Saturday, April 9, 2011

Your Vocabulary Lesson for the Day

   

    Once again, Gov. Chris Christie appeared on national television to spread his idiosyncratic version of history.  Appearing in an interview on ABC with Diane Sawyer, he said, 
    "I believe the teachers in New Jersey in the main are wonderful public servants that care deeply. But their union, their union are a group of political thugs." 
     He said the New Jersey Education Association refused to negotiate on a salary freeze last year. 
"They should have taken the salary freeze. They didn't and now, you know, we had to lay teachers off."
"They chose to continue to get their salary increases rather than be part of the shared sacrifice," he said.
     Dismissing objections to his blunt talk, Christie said, 
"We're from New Jersey and when you're from New Jersey, what that means is you give as good as you get."
    Christie is also suggesting a dramatic change in the state's tenure program, forcing tenured teachers to undergo a yearly review and face removal from tenure if they're found to be ineffective.
    thug   [thuhg] –noun
1. a cruel or vicious ruffian, robber, or murderer
    But here is what the Newark Star Ledger has to say about Christie's remarks:

     When Christie told ABC TV’s Diane Sawyer, in an interview aired Wednesday night that New Jersey teachers “should have taken a salary freeze.

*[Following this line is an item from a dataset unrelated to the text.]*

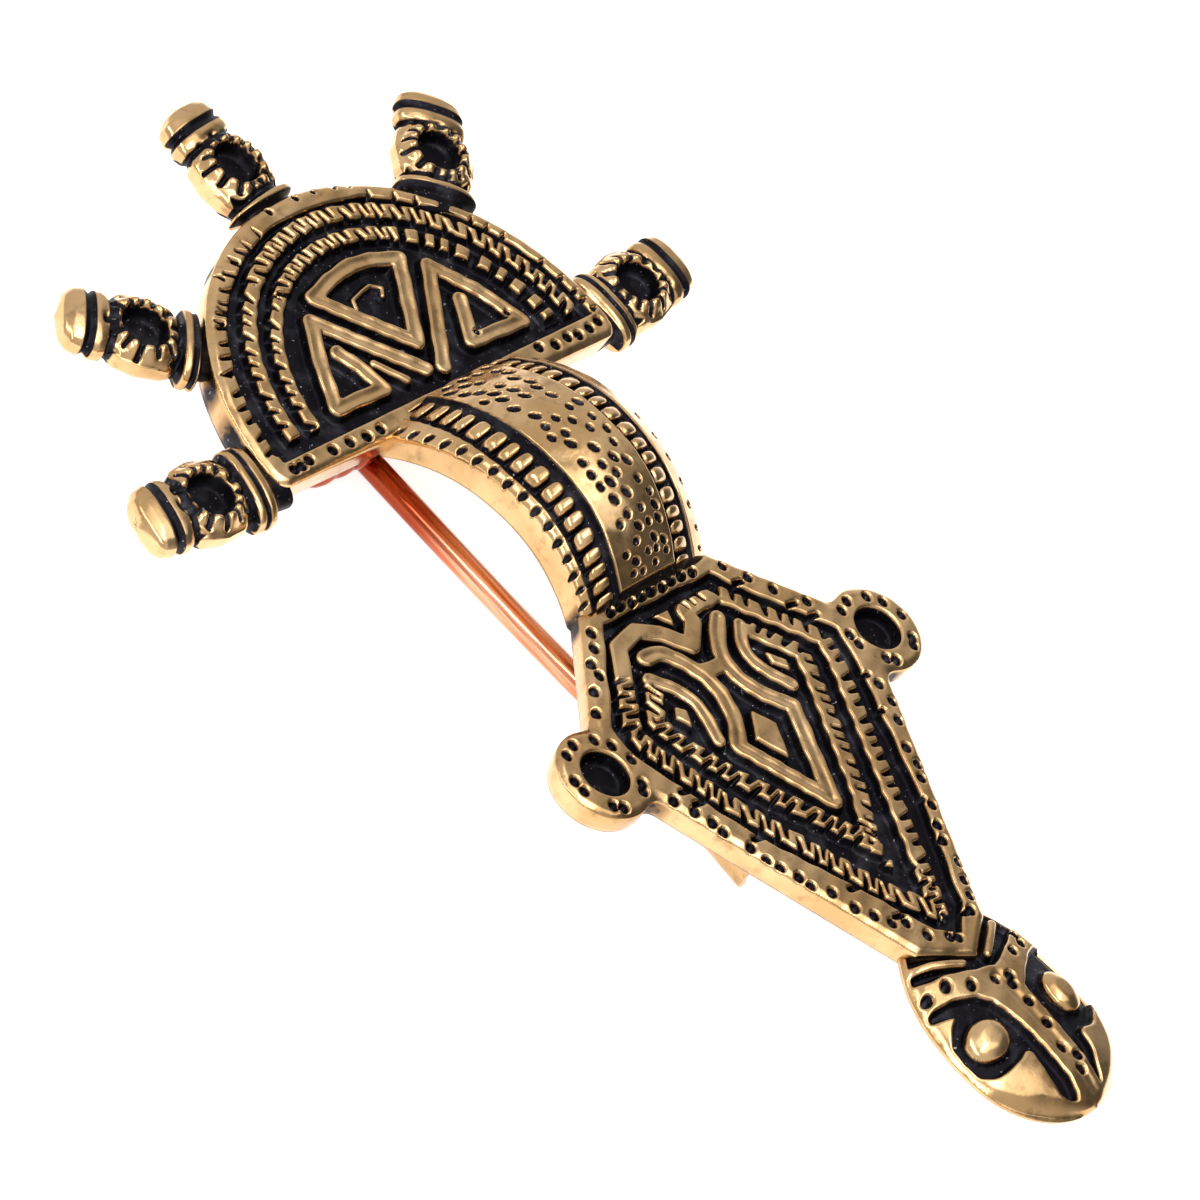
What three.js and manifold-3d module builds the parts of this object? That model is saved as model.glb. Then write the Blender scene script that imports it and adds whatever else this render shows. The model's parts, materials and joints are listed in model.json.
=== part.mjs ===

They didn’t, and, you know, we had to lay teachers off,” it’s incorrect.
And he knows it.
     Even if all school districts had agreed to freeze pay and contribute 1.5 percent of salary toward health premiums, it would have covered only 22 percent of Christie’s proposed education cuts. 
    Christie still would have had to cover $849 million in cuts, according to a report by the non-partisan Office of Legislative Services.
    In other words, even if the unions had caved, thousands of teachers still would have lost their jobs — 

which is why the New Jersey Education Association advised local unions against accepting the freeze.
bul·ly-    [bool-ee]noun, plural -lies, verb, -lied, -ly·ing, adjective, interjection–noun
1. a blustering, quarrelsome, overbearing person who habitually badgers and intimidates smaller or weaker people.